— begin DATA EXTRACT —
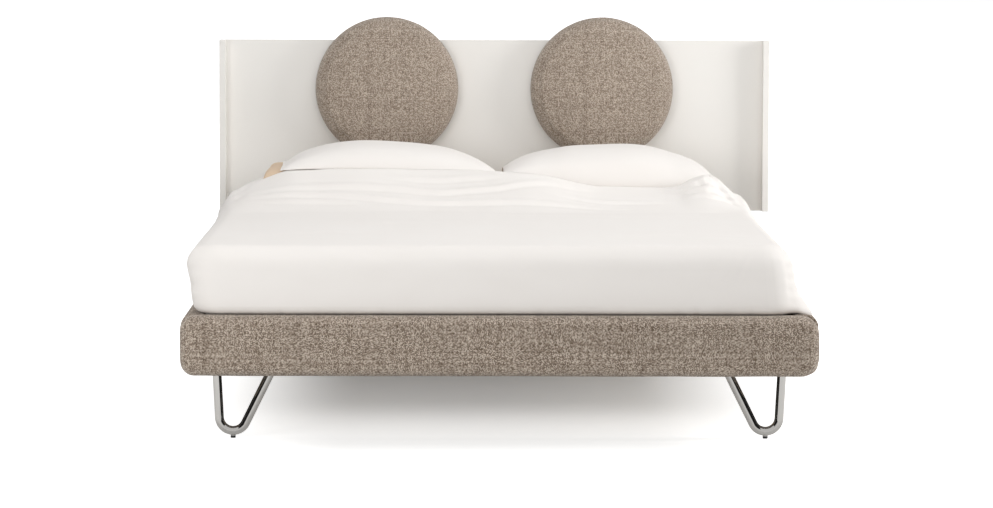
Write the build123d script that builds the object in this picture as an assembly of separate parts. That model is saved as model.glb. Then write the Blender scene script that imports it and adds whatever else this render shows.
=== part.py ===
from build123d import *
import os
from math import cos, radians, sin, sqrt, tan

# A double bed: a ring of padded rails on chrome loop legs, a slatted base inside it, a lacquered
# headboard with two wings, two round headrests that hang on it, and a made-up mattress.
# Lengths are in millimetres. X runs across the bed, Y from the foot to the head, Z up from the
# floor. The origin is on the floor, in the middle of the whole bed.

# Mattress
mattress_width = 1600.0
mattress_length = 2000.0
mattress_thickness = 223.0
mattress_recess = 36.0
mattress_corner_radius = 78.0
mattress_top_radius = 46.0
mattress_swell = 32.0
mattress_swell_radius = 30.0
mattress_foot_gap = 4.0
mattress_head_gap = 20.0
mattress_side_gap = 6.5

# Clearances that are used again and again
soft_clearance = 0.3
running_clearance = 0.3
overrun = 10.0

# Coverlet: the layer over the mattress, tucked in behind the rails
coverlet_thickness = 3.5
coverlet_tuck = 26.0
coverlet_slope_length = 290.0
coverlet_fold_height = 13.0
coverlet_fold_count = 4
coverlet_overlap = 180.0
coverlet_side_slope = 88.0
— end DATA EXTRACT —
## EXERCISE TASK
Copy out the whole listing exactly as written.

## RESULT BELOW
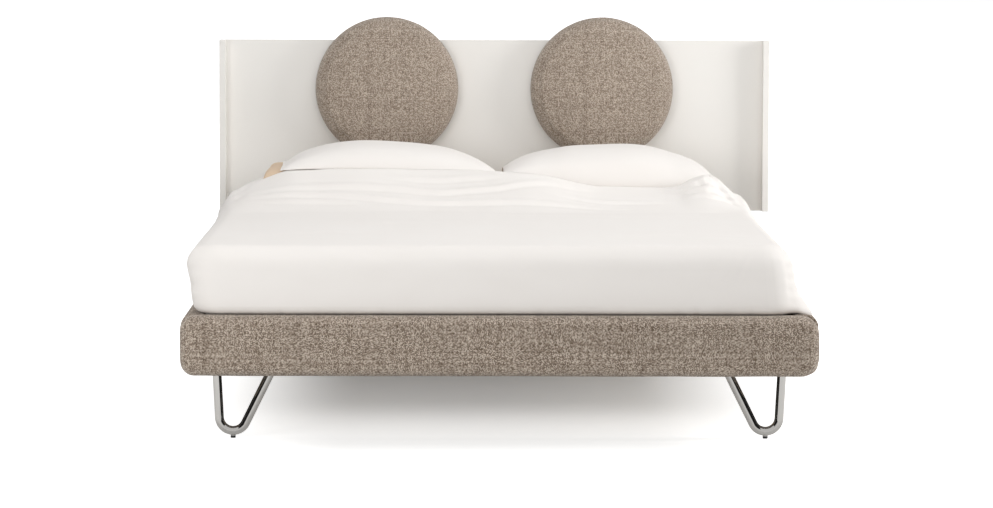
Write the build123d script that builds the object in this picture as an assembly of separate parts. That model is saved as model.glb. Then write the Blender scene script that imports it and adds whatever else this render shows.
=== part.py ===
from build123d import *
import os
from math import cos, radians, sin, sqrt, tan

# A double bed: a ring of padded rails on chrome loop legs, a slatted base inside it, a lacquered
# headboard with two wings, two round headrests that hang on it, and a made-up mattress.
# Lengths are in millimetres. X runs across the bed, Y from the foot to the head, Z up from the
# floor. The origin is on the floor, in the middle of the whole bed.

# Mattress
mattress_width = 1600.0
mattress_length = 2000.0
mattress_thickness = 223.0
mattress_recess = 36.0
mattress_corner_radius = 78.0
mattress_top_radius = 46.0
mattress_swell = 32.0
mattress_swell_radius = 30.0
mattress_foot_gap = 4.0
mattress_head_gap = 20.0
mattress_side_gap = 6.5

# Clearances that are used again and again
soft_clearance = 0.3
running_clearance = 0.3
overrun = 10.0

# Coverlet: the layer over the mattress, tucked in behind the rails
coverlet_thickness = 3.5
coverlet_tuck = 26.0
coverlet_slope_length = 290.0
coverlet_fold_height = 13.0
coverlet_fold_count = 4
coverlet_overlap = 180.0
coverlet_side_slope = 88.0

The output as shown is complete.